At 11:04 PM, May 25, 2016, Blogger Tory Gattis said...

Maybe I did get a bit cavalier there. I agree that we need development regulations to capture runoff, and we do have those. Maybe they need to be better - I'm not an expert and I don't know. But I know what we don't need is comprehensive zoning that tries to tell everyone where and what they can or can't build. Let the market sort it out and let them be responsible for their own flood insurance.

As far as buildings that have a direct impact on your home violating your property rights, I'd call that a slippery slope. At best this is an indirect impact on your home, as is any building in the metro area upstream of you - should you have a say in everything they build? If an adjacent land use creates a direct nuisance, I think there's a case, otherwise I don't think you have a right to say your property rights have been violated just because you don't like what gets built next to you, or upstream of you.

 
At 10:03 AM, May 26, 2016, Anonymous Adam said...

I think you can directly tie the paving of thousands of square files of wetlands, an ecosystem that exists specifically for this purpose, directly to worse and worse flooding in Houston. The problem is that you can't tie a single developer or property owner to a single damaged property owner downstream. That doesn't mean its not happening. If you a city upstream of you is throwing their garbage in the river, the city downstream can show damage even if you can't tie each piece of garbage to the town above.

As to exactly how that looks from a regulatory environment I don't know. I'm not an expert either. But I will take a look at any all proposals with an open mind rather than have a knee jerk reaction because it involves updating a building code or uses the word regulation. I don't think making some intelligent changes requires ruining the zoning and flexibility Houston currently has.

I've mentioned this to you on twitter, but I think you could add a lot on this topic, perhaps just by gathering interviews with experts on this topic and asking them questions.

 
At 1:57 PM, May 26, 2016, Blogger Tory Gattis said...

The article I link to calls for far more comprehensive planning and control than I'm comfortable with, thus my reaction. But I have previously agreed it's worth looking at existing runoff retention regulations for new developments to see if they could be improved. I'm assuming the new City Sustainability Czar (Steve Costello) will be doing exactly that.

 
At 2:25 PM, May 26, 2016, Anonymous Derek said...

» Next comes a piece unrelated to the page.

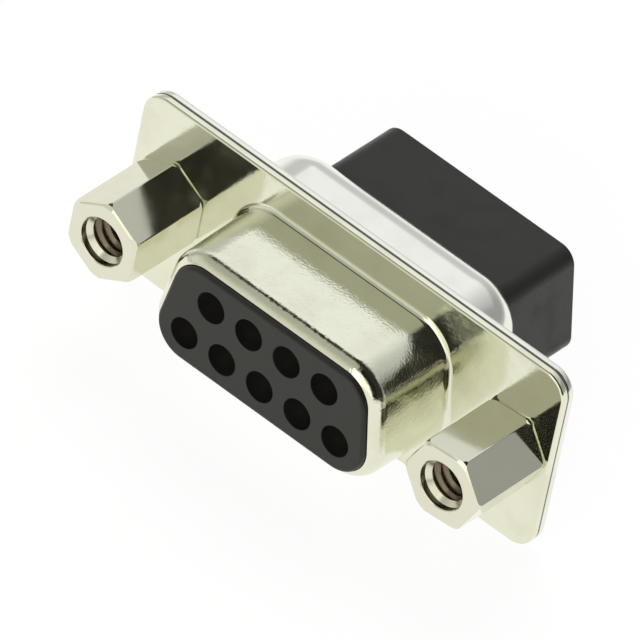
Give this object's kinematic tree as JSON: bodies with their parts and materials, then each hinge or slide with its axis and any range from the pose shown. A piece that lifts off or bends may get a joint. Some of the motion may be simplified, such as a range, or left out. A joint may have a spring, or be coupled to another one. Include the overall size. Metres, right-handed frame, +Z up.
{
  "type": "d-sub socket connector",
  "caption": "Panel D-sub socket connector in a two-part plated steel shell with a black insulator, socket contacts for crimping and hexagonal jackposts.",
  "frame": {"origin": "centre of the flange's front face, on the connector's own centre line", "axes": "+X along the flange, +Y from the mating face to the rear, +Z up from the long row of contacts to the short row"},
  "size_m": [0.0308, 0.0176, 0.0126],
  "materials": {
    "front_shell_nickel": "bright nickel plate on drawn steel",
    "rear_shell_tin": "bright plate on drawn steel",
    "insulator_black": "satin moulded glass-filled plastic",
    "contact_gold": "gold flash over nickel",
    "clip_copper": "bare copper alloy spring",
    "jackpost_nickel": "bright nickel plate on turned brass"
  },
  "bodies": {
    "root": {"front_shell": "front_shell_nickel", "rear_shell": "rear_shell_tin", "front_insulator": "insulator_black", "rear_insulator": "insulator_black", "contact_1": "contact_gold", "contact_2": "contact_gold", "contact_3": "contact_gold", "contact_4": "contact_gold", "contact_5": "contact_gold", "contact_6": "contact_gold", "contact_7": "contact_gold", "contact_8": "contact_gold", "contact_9": "contact_gold", "retention_clip_1": "clip_copper", "retention_clip_2": "clip_copper", "retention_clip_3": "clip_copper", "retention_clip_4": "clip_copper", "retention_clip_5": "clip_copper", "retention_clip_6": "clip_copper", "retention_clip_7": "clip_copper", "retention_clip_8": "clip_copper", "retention_clip_9": "clip_copper", "jackpost_left": "jackpost_nickel", "jackpost_right": "jackpost_nickel"}
  },
  "joints": []
}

Re: "subsidizing 100-year-old technology," how old do you think the automobile is? Furthermore, every improvement to cars and buses that the anti-rail crowd gets excited about is really just making cars and buses more like trains: electrification, automation, driving in tight caravans, separated ROW, etc. Let's just cut to the chase and move to a proven technology, rail, that can run on clean power more efficiently and provide higher capacity and reliability than anything else.

Re: Houston overtaking Chicago - you don't even need to look at Houston's rate of growth, you just need to recognize that all those articles are only comparing Houston and Chicago cities proper, not the metro areas. Chicago's MSA is 9.5 million vs Houston's 6.6 million. We have a long way to catch up.

 
At 3:55 PM, May 26, 2016, Blogger Tory Gattis said...

Well, except for one very major difference: cars and buses can go from anywhere to anywhere - trains are stuck on a very limited linear path.

Agreed on the metro sizes, although metros are a somewhat arbitrary definition (like the separation of SF from SJ). Cities sizes do matter somewhat. I'm not sure NYC, LA, or Chicago would be what they are if they were a collection of small cities instead of the single large cities they are.